Three of the other collectors were seated there, sharing a bottle. The smallest grinned at him, and nodded, perhaps trying to plant the seeds of an alliance. The biggest puffed himself up and b
ristled, sensing competition. Friendly ignored them equally. He had long ago given up trying even to understand the unsolvable mathematics of human relationships, let alone to participate. Should that man do more than bristle, Friendly’s cleaver would speak for him. That was a voice that cut short even the most tedious of arguments.
Mistress Borfero was a fleshy woman with dark curls spilling from beneath a purple cap, small eyeglasses that made her eyes seem large, and a smell about her of lamp oil. She haunted the anteroom before the Quarryman’s office at a low desk stacked with ledgers. On Friendly’s first day, she had gestured towards the ornate door behind her and said, “I am the Quarryman’s right hand. He is never to be disturbed. Never. You speak to me.”
Friendly, of course, knew as soon as he saw her mastery of the numbers in those books that there was no one in the office, and that Borfero was the Quarryman, but she seemed so pleased with the deception that he was happy to play along. Friendly had never liked to rock boats unnecessarily. That’s how people end up drowned. Besides, it somehow helped to imagine that the orders came from somewhere else, somewhere unknowable and irresistible. It was nice to have an attic in which to stack the blame. Friendly looked at the door of the Quarryman’s office, wondering if there was an office, or if it opened on blank stones.

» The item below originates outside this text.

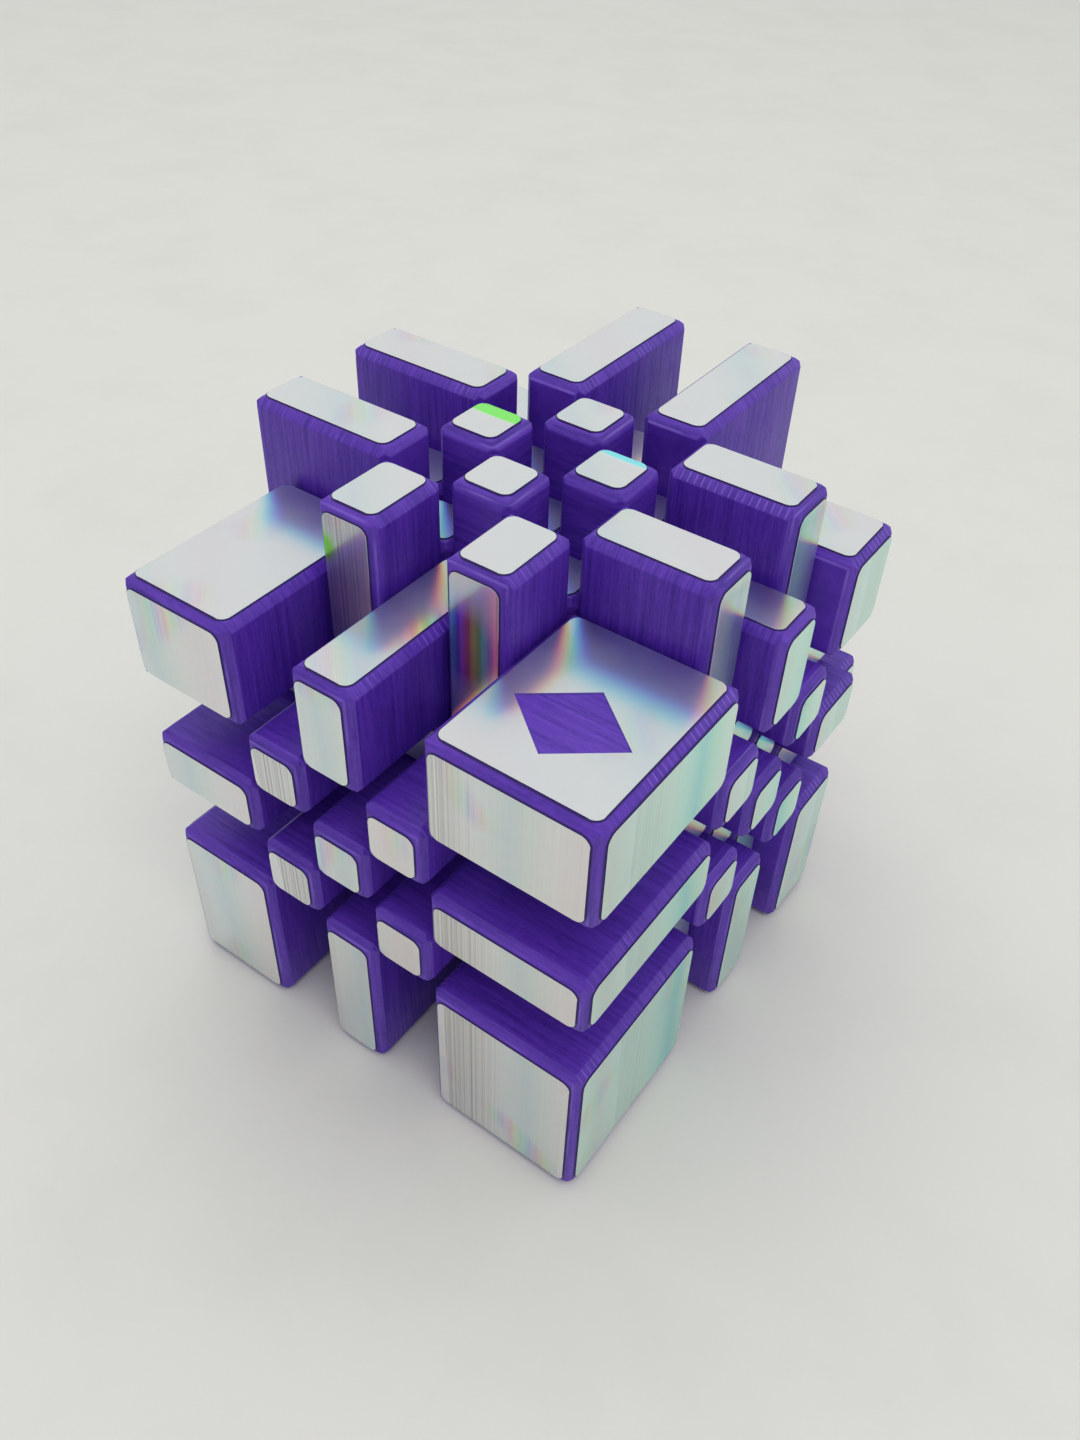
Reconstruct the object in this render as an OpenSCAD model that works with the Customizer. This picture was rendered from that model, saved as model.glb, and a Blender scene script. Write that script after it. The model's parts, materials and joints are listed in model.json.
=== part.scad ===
// Mirror block cube: a 5 x 5 x 5 twisty puzzle whose solved shape is a plain cube with an
// off-centre core, shown here in its checkerboard pattern. +Z is up, -Y is the front, and the
// origin is the centre of the core, where every turning axis meets.
//
// Cells are numbered 0 to 4 along X, Y and Z. Cell 2 is the middle slice, 1 and 3 are the
// inner slices, and 0 and 4 are the face layers, which reach out to the puzzle's faces.

/* [Grid] */
// Width of one inner slice
pitch = 12.5; // [12:0.5:13]
// Side of the solved puzzle, a plain cube
solved_side = 92; // [90:1:96]
// Distance from the solved cube's centre to the core, towards -X
core_shift_x = 3.4; // [2:0.2:5]
// Distance from the solved cube's centre to the core, towards +Y
core_shift_y = 10.4; // [9:0.2:11]
// Distance from the solved cube's centre to the core, towards +Z
core_shift_z = 6.6; // [5:0.2:8]

/* [Blocks] */
// Play between neighbouring pieces
play = 0.2; // [0.1:0.05:0.3]
// Chamfer along each block's edges
chamfer = 1.4; // [1:0.1:1.6]

/* [Stickers] */
// Thickness of the foil stickers
foil_t = 0.25; // [0.2:0.05:0.4]
// Bare border from the cut plane or the block's corner to the sticker
foil_border = 1.7; // [1.6:0.1:2.2]
// Corner radius of the stickers
foil_corner = 1.6; // [1:0.1:2]
// Length of the diamond window in one corner sticker
window_l = 20; // [8:0.5:22]
// Width of that window
window_w = 16; // [6:0.5:20]
// Distance of the window from the sticker's centre, towards the front
window_shift = 3.5; // [0:0.5:4]

/* [Mechanism] */
// Clearance between a tongue and its groove
fit = 0.2; // [0.15:0.05:0.25]
// Running clearance between a tube or a shank and its bore
running_fit = 0.08; // [0.03:0.01:0.1]
// Radius of the core's ball
core_r = 5.6; // [5:0.1:5.8]
// Outer radius of the centre tubes, which turn on the core's arms
tube_r = 4; // [3.8:0.1:4.2]
// Radius of the counterbore that holds the spring and the screw's head
pocket_r = 3; // [2.9:0.1:3.1]
// Radius of the screws' shanks
screw_r = 1.2; // [1.1:0.05:1.3]
// Radius of the screws' heads
head_r = 2.6; // [2.4:0.1:2.7]
// Wire diameter of the springs
wire_d = 0.6; // [0.5:0.05:0.7]
// Turns in each spring
spring_turns = 5; // [4:1:6]

/* [Hidden] */

$fn = 96;

violet = "#4a1f9c";
deep_violet = "#3a1880";
foil = "#d4dadb";
steel = "#b4b8bc";
black = "#26262b";

// The solved cube's faces, as distances from the core; each pair adds up to solved_side.
near_x = solved_side / 2 - core_shift_x;
far_x = solved_side / 2 + core_shift_x;
near_y = solved_side / 2 - core_shift_y;
far_y = solved_side / 2 + core_shift_y;
near_z = solved_side / 2 - core_shift_z;
far_z = solved_side / 2 + core_shift_z;

// Cut planes: between the middle and the inner slices, and between those and the face layers.
slice_plane = pitch / 2;
face_plane = 1.5 * pitch;
// Half the side of the plain 5 x 5 x 5 inside, below which blocks have sharp inner edges.
base_half = 2.5 * pitch - 0.05;
reach = solved_side;

// Hooked rings that hold the layers together: [inner radius, width, lip, depth]. Two of them
// start just outside the corner of a cut plane's square, so that no block is cut in two.
// Under each face layer, running in the blocks beside it:
rim_ring = [sqrt(2) * face_plane + fit, 3.8, 1.2, 4.2];
// Under each face's centre pieces, running in the cube inside:
face_ring = [face_plane - 8.5, 3.8, 1.4, 3];
// Under each inner layer, running in the middle slice, clear of the centre tubes:
tube_wall = 0.7;
core_ring = [sqrt(2) * slice_plane + fit, 3.2, 1.4, slice_plane - tube_r - tube_wall];

// Heights along each arm, measured from the core's centre.
arm_end = slice_plane - 0.25;
bore_floor = 1.9;
pocket_floor = 10;
washer_z = 20.2;
washer_t = 0.7;
head_t = 2;
tube_top = 24.4;
plug_l = 1.1;
arm_r = 3.1;
slot_w = 0.7;

// Pieces by how many of their three cell numbers are outermost, and how many are middle ones.
CORNER = [3, 0];
MIDGE = [2, 1];
WING = [2, 0];
T_CENTRE = [1, 1];
X_CENTRE = [1, 0];
INNER_CENTRE = [0, 2];
INNER_EDGE = [0, 1];
INNER_CORNER = [0, 0];

function is_outer(n) = n % 4 == 0 ? 1 : 0;
function is_middle(n) = n == 2 ? 1 : 0;
function kind(c) = [
    is_outer(c.x) + is_outer(c.y) + is_outer(c.z),
    is_middle(c.x) + is_middle(c.y) + is_middle(c.z)
];
// Every cell of one kind in the layer k.
function cells(k, wanted) = [
    for (i = [0:4], j = [0:4]) if (kind([i, j, k]) == wanted) [i, j, k]
];

function odd(n) = n % 2;
// In the checkerboard each piece shows its solved side (true) or its opposite one (false).
function stays(a, b) = (odd(a) + odd(b)) % 2 == 0;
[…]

“What was today’s take?” she asked, flipping open a ledger and dipping her pen. Straight to business without so much as a how do you do. He greatly liked and admired that about her, though he would never have said so. His compliments had a way of causing offence.
Friendly slipped the coins out in stacks, then let them drop, one by one, in rattling rows by debtor and denomination. Mostly base metals, leavened with a sprinkling of silver.
Borfero sat forward, wrinkling her nose and pushing her eyeglasses up onto her forehead, eyes seeming now extra small without them.
“A sword, as well,” said Friendly, leaning it up against the side of the desk.